Press > Concert Reviews

Date: Sept. 10, 2007

pianist, Jorge Federico Osorio

Spanish Fire
by Gary Lemco

Pianist Jorge Federico Osorio, tenderly applying the last touches to Albeniz's “Granada,” its combination of guitars and starry night, brought an enthusiastic crowd to its collective, ecstatic feet at the inaugural concert at the Mexican Heritage Plaza in San Jose, the evening of September 8. Sponsored by the Steinway Society the Bay Area and the Castellano Family Foundation, Mr. Osorio's fine recital ushered in a new venue for Latino multicultural enrichment, especially given the warm acoustic of the hall and the lightweight but brilliant sound of the house Steinway. Osorio's concert featured the music of Ponce, Granados, and Chopin, wherein the broad culture of Ponce impressed us with the variety and bravura of his musical imagination.

Osorio opened with Ponce's Prelude and Fugue on a Theme of Handel, a sweetly melancholy piece that soon took a modal turn and then burst into a toccata, a duet for the hands with fanfares, all in the manner of Busoni. A Granados group of Spanish Dances followed, Minueto, Andaluza, and Oriental. Each of these received sensuously decorative treatment, rife with Andalusian rhythms, plastic harmonies and colors, and finely tuned rubato. Osorio's trill became an elastic, often sinuous thread weaving through ways and byways of the Iberian spirit. Again, the Steinway yielded up bright and variegated colors, with none of the percussive or ostentatious overtones that some varieties of the instrument produce.

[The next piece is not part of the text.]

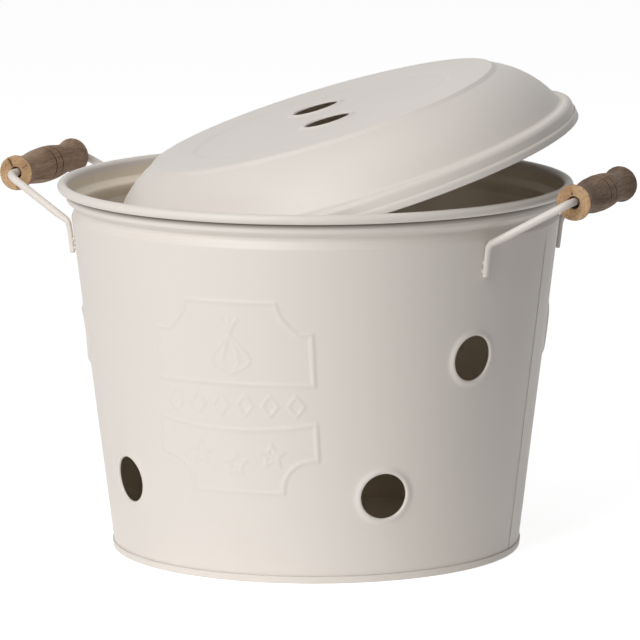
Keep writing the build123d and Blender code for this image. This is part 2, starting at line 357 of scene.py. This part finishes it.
def arc_points(a, b, c, parts=14):
    """Points on the arc through three points."""
    (ax, ay), (bx, by), (cx, cy) = a, b, c
    d = 2 * (ax * (by - cy) + bx * (cy - ay) + cx * (ay - by))
    sa, sb, sc = ax * ax + ay * ay, bx * bx + by * by, cx * cx + cy * cy
    ox = (sa * (by - cy) + sb * (cy - ay) + sc * (ay - by)) / d
    oy = (sa * (cx - bx) + sb * (ax - cx) + sc * (bx - ax)) / d
    start, end = math.atan2(ay - oy, ax - ox), math.atan2(cy - oy, cx - ox)
    sweep = (end - start + math.pi) % (2 * math.pi) - math.pi
    radius = math.hypot(ax - ox, ay - oy)
    angles = [start + sweep * i / parts for i in range(parts + 1)]
    return [(ox + radius * math.cos(t), oy + radius * math.sin(t)) for t in angles]


def curve_points(points, parts=10):
    """Points on a smooth curve through the given ones."""
    p = [points[0]] + points + [points[-1]]
    made = [points[0]]
    for i in range(1, len(p) - 2):
        for k in range(1, parts + 1):
            t = k / parts
            made.append(tuple(
                0.5 * (2 * p[i][n] + (p[i + 1][n] - p[i - 1][n]) * t
                       + (2 * p[i - 1][n] - 5 * p[i][n] + 4 * p[i + 1][n] - p[i + 2][n]) * t * t
                       + (3 * p[i][n] - p[i - 1][n] - 3 * p[i + 1][n] + p[i + 2][n]) * t ** 3)
                for n in (0, 1)
            ))
    return made


def star_points(x, z):
    reach = [star_tip if i % 2 == 0 else star_notch for i in range(11)]
    return [
        (x + r * math.cos(math.radians(90 + 36 * i)), z + r * math.sin(math.radians(90 + 36 * i)))
        for i, r in enumerate(reach)
    ]


broad_lines = [
    [(-upper_bar, upper_top), (upper_bar, upper_top)],
    [(-half_width, upper_foot), (half_width, upper_foot)],
    arc_points((-half_width, lower_top), (0, 80.4), (half_width, lower_top)),
    [(-lower_bar, lower_foot), (lower_bar, lower_foot)],
]
for side in (-1, 1):
    edge = side * half_width
    shoulder = (side * shoulder_side, shoulder_level)
    corner = arc_points((side * upper_bar, upper_top), (side * 27.6, 138.8), shoulder)
    broad_lines += [
        corner + [(edge, shoulder_level), (edge, upper_foot)],
        [(edge, lower_top), (edge, lower_side)],
        arc_points((edge, lower_side), (side * 27.8, 59.2), (side * lower_bar, lower_foot)),
    ]
fine_lines = [star_points(x, z) for x, z in star_places]
for i in range(lozenge_count):
    x = (i - (lozenge_count - 1) / 2) * lozenge_pitch
    right, left = (x + lozenge_reach, lozenge_level), (x - lozenge_reach, lozenge_level)
    top, foot = (x, lozenge_level + lozenge_rise), (x, lozenge_level - lozenge_rise)
    fine_lines.append([right, top, left, foot, right])
for share in skin_lines:
    belly, throat = (share * belly_half, belly_level), (share * throat_half, throat_level)
    fine_lines.append(curve_points([bulb_foot, belly, throat, bulb_top]))
for lean in (-1, 0, 1):
    fine_lines.append(curve_points([bulb_top, (lean * 1.6, 134.5), (lean * 4.7, 139.1)]))


def ridge(points, lines, half, height):
    """Height of soft ridges along lines, at points given across and up the front."""
    near = np.full(len(points), 1e9)
    for line in lines:
        for a, b in zip(line, line[1:]):
            a, way = np.array(a), np.array(b) - np.array(a)
            along = np.clip((points - a) @ way / (way @ way), 0, 1)
            near = np.minimum(near, np.linalg.norm(points - a - along[:, None] * way, axis=1))
    rise = np.clip(1 - near / half, 0, 1)
    return height * rise * rise * (3 - 2 * rise)


def press_emblem(bm):
    turn = math.radians(press_turn)
    front = [
        v for v in bm.verts
        if v.co.y < press_front and emblem_low - 1 < v.co.z < emblem_high + 1 and abs(v.co.x) < press_reach
    ]
    across = np.array([[v.co.x * math.cos(turn) + v.co.y * math.sin(turn), v.co.z] for v in front])
    broad = ridge(across, broad_lines, broad_half, broad_height)
    high = np.maximum(broad, ridge(across, fine_lines, fine_half, fine_height))
    for v, rise in zip(front, high):
        v.co += outward(v.co) * float(rise)


def buckle(bm):
    """Thin sheet is never quite true: lets the wall wander by under a tenth of a millimetre."""
    for v in bm.verts:
        fade = min(1, max(0, v.co.z - calm_foot) / calm_run) * min(1, max(0, seam_top - v.co.z) / calm_run)
        v.co += outward(v.co) * fade * wander * noise.noise(v.co / wander_length)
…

The liquid fire found a true, kindred vehicle in Chopin's B Minor Sonata, Op. 58. Osorio did not linger or affect any false gravity in this piece; he approached it directly and aggressively, but without intrusive percussion. The preliminaries established, Osorio imposed a firm hand on both bravura filigree and Chopin's high-borne arias, instrumental applications of Bellini's bel canto. Drama and ornamentation balanced fluidly, and then we were in the throes of the all-too-brief Scherzo, mercurial and kaleidoscopic. The highlight certainly came in the hypnotic Largo, a jeweled nocturne of uncannily persuasive power. The last movement easily dispelled any notion of an effeminate Chopin, all sinew and cyclonic tumult, Romantic agony and lusty, virile cadences.

The second half of the concert featured only the salon piano works of Ponce, most conceived during his Paris sojourn of the 1920s and 1930s, under the spell of Maurice Ravel and perhaps Albert Roussel. Arrulladora played as an extended cantilena, a mellow example of canto jondo, deep song. Rapsodia Cubana, on the other hand, clearly evoked the spirit of Liszt's Spanish Rhapsody, big and gaudy in gesture and fioritura, touched by a reminiscence or two of Gottschalk. The Three Mazurcas paid homage to Chopin, certainly; but they no less invited sensibilities and ecstasies from Scriabin. The second of the set might owe a debt to Grieg. The Two Etudes exploited the crossing of the hands, and the second of these could have been penned by Leopold Godowsky. The finale, the Balada Mexicana, combined etude, bravura showpiece, and recitativo-nocturne in a colorful amalgam of episodes, featuring huge trills, double octaves, sweeping gestures, and the big flourish that quite swept the audience up in unbridled applause for a program, an artist, and a recital hall of enduring appeal.